O forte da narrativa proposta é o fato de os recordatórios serem boa parte do tempo contados em forma de cordel, aquela forma de poesia popular de rimas ágeis consagrada por autores como Patativa do Assaré (1909-2002), inspiração confessa do roteirista. Em outros momentos, surgem nas páginas comentários que imitam tweets de órgãos da imprensa e de influenciadores digitais, o que reforça a temática do choque entre o antigo e o futurista.
A obra só alcança a força que tem pela legitimidade de seus criadores. Zé Wellington, natural de Sobral, cidade a 230 quilômetros de distância da capital Fortaleza, conseguiu recursos de uma lei de incentivo do governo do Ceará para poder unir e remunerar um grupo de colaboradores de seu projeto.
Foi assim que Walter Geovani (de Limoeiro do Norte, a 166 quilômetros de Fortaleza), artista que começou colaborando com o brasileiro Ed Benes e já desenhou a revista Red Sonja, da Dynamite, na elogiada fase escrita por Gail Simone, cuidou do layout das páginas.
Já o desenho de Cangaço Overdrive ficou por conta de Luiz Carlos B. Freitas (de Quixeré, a 196 quilômetros de Fortaleza), que deu os primeiros passos nos quadrinhos como auxiliar de arte de Geovani em Red Sonja. E a arte-final foi assinada por outro cidadão de Limoeiro do Norte, Rob Lean, com passagem em várias revistas da DC Comics, como Superman, Flash e Birds of Prey.
Finalizado o material, o roteirista enviou a obra para ser publicada e distribuída pela Draco, editora paulista com a qual trabalhou antes não apenas no premiado Steampunk Ladies, mas também na graphic novel de 2014 Quem Matou João Ninguém?, além de ter colaborado como escritor em coletâneas de contos.
Provavelmente por parte da editora vem um deslize que vale a pena comentar: é uma pena que o texto que aparece na contracapa seja uma repetição um pouco resumida das mesmas informações de uma das orelhas do álbum.

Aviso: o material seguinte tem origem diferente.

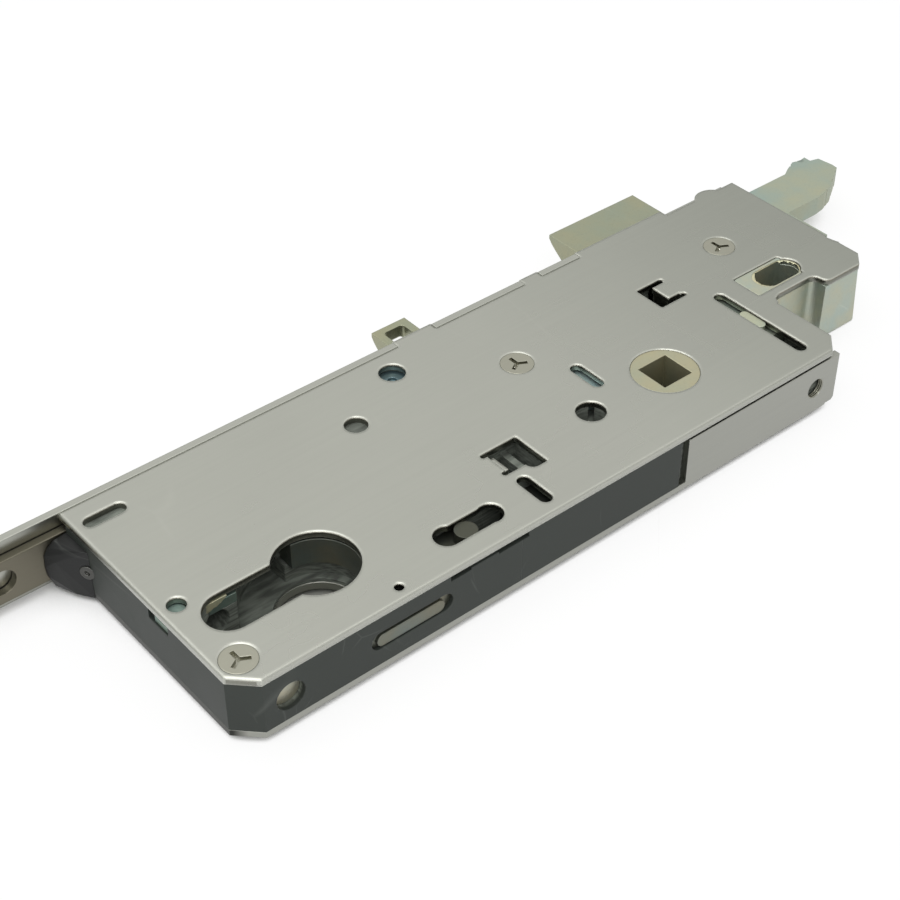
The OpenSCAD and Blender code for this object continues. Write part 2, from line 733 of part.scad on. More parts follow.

Da mesma forma que, na outra orelha, os dados biográficos de Wellington e de Geovani já tinham sido vistos anteriormente na página 71, ao lado dos outros colaboradores da graphic novel.
Com isso, se desperdiçou espaço que poderia ser utilizado para outros tipos de extras, seja para falar do passado do cangaço ou do futurismo do cyberpunk, por exemplo.